Armi ai ribelli? Gli alleati sono divisi

BRUXELLES – Mentre sul terreno le sorti del conflitto sembrano tornare a favore delle forze di Gheddafi, con il ritiro dei ribelli da Ras Lanuf, la comunità internazionale si divide sulla possibilità di armare gli insorti.


Gli Usa, la Gran Bretagna e la Francia non escludono di potere fornire assistenza anche attraverso il rifornimento di armi, l’Italia considera questa ipotesi una “extrema ratio”, la Russia si dichiara totalmente contraria mentre la Nato ribadisce che è in Libia “per proteggere le popolazioni e non per armarle”.

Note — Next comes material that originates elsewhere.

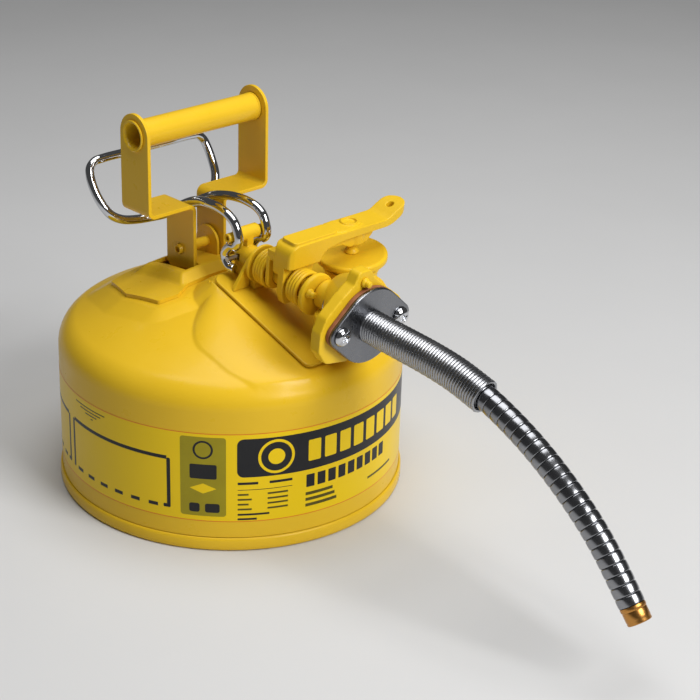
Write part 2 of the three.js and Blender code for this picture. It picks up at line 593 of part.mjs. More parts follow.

Lo scontro si accende mentre si sta completando la transizione dalla missione “Odissea all’alba” della coalizione dei volenterosi alla missione “Unified protector”, che agisce sotto la catena di comando dell’Alleanza. “Il passaggio di consegne, cominciato ieri all’alba, è già stato attuato per oltre l’80%” ed è previsto si completi al massimo entro oggi, riferisce l’ambasciatore Riccardo Sessa, rappresentante permanente dell’Italia presso il consiglio Atlantico della Nato.


Secondo l’ambasciatore, “della questione delle armi, nella Nato non se n’è mai parlato e non se ne parla proprio: non fa parte dei nostri compiti”. “L’Alleanza è in Libia anche per imporre l’embargo delle armi”, ricorda Sessa. “Se ci fossero consegne di armi ai ribelli, sarebbe una violazione palese della risoluzione Onu”.
Fuori dalle stanze Nato, la questione però tiene banco. Il presidente americano Barack Obama non ha escluso l’ipotesi di fornire armi all’opposizione libica, precisando che è in corso una valutazione sul rapporto di forze tra i ribelli e il regime di Muammar Gheddafi per arrivare a una decisione. “Una delle questioni a cui stiamo cercando di dare risposta – ha detto Obama in un’intervista all’Nbc, alla Abc, alla Cbs News – è se le forze di Gheddafi sono state sufficientemente indebolite, perché allora non sarebbe necessario armare i ribelli”.


Sulla stessa linea si è espresso il premier britannico David Cameron, parlando stamattina alla Camera dei Comuni. Il ministro degli esteri britannico William Hague ha precisato che “al momento la questione è accademica perché la Gran Bretagna non consegna armi ai ribelli in Libia né è a conoscenza di altri che lo stiano facendo”.


Per l’Italia, l’ipotesi è controversa. “Quel che è certo è che dobbiamo favorire l’opzione politica: armare i ribelli potrebbe essere solo una extrema ratio”, ha detto il ministro degli Esteri Franco Frattini.
Belgio e Norvegia sono apertamente contrarie. Per il ministro degli Esteri belga Steven Vanackere sarebbe comunque necessario passare al vaglio di una nuova risoluzione del consiglio di sicurezza delle Nazioni Unite. “Armare i ribelli è una tappa troppo avanzata”, ha spiegato Vanackere. “Ciò potrebbe costarci il sostegno del mondo arabo”. “Per quanto riguarda la Norvegia – ha chiarito il ministro della Difesa Grete – Dare armi ai ribelli libici non è di attualità”.


I dubbi e le perplessità non giungono solo dalle capitali europee. Secondo Il New York Times, anche dentro l’amministrazione Usa il dibattito è molto acceso e ci sono divisioni. Citando fonti ufficiali di alto livello, il Nyt scrive che “alcuni temono che fornire armi possa significare un maggiore coinvolgimento degli Stati Uniti in una guerra civile”. I timori riguardano anche la possibilità che “alcuni combattenti possano avere legami con al Qaida”.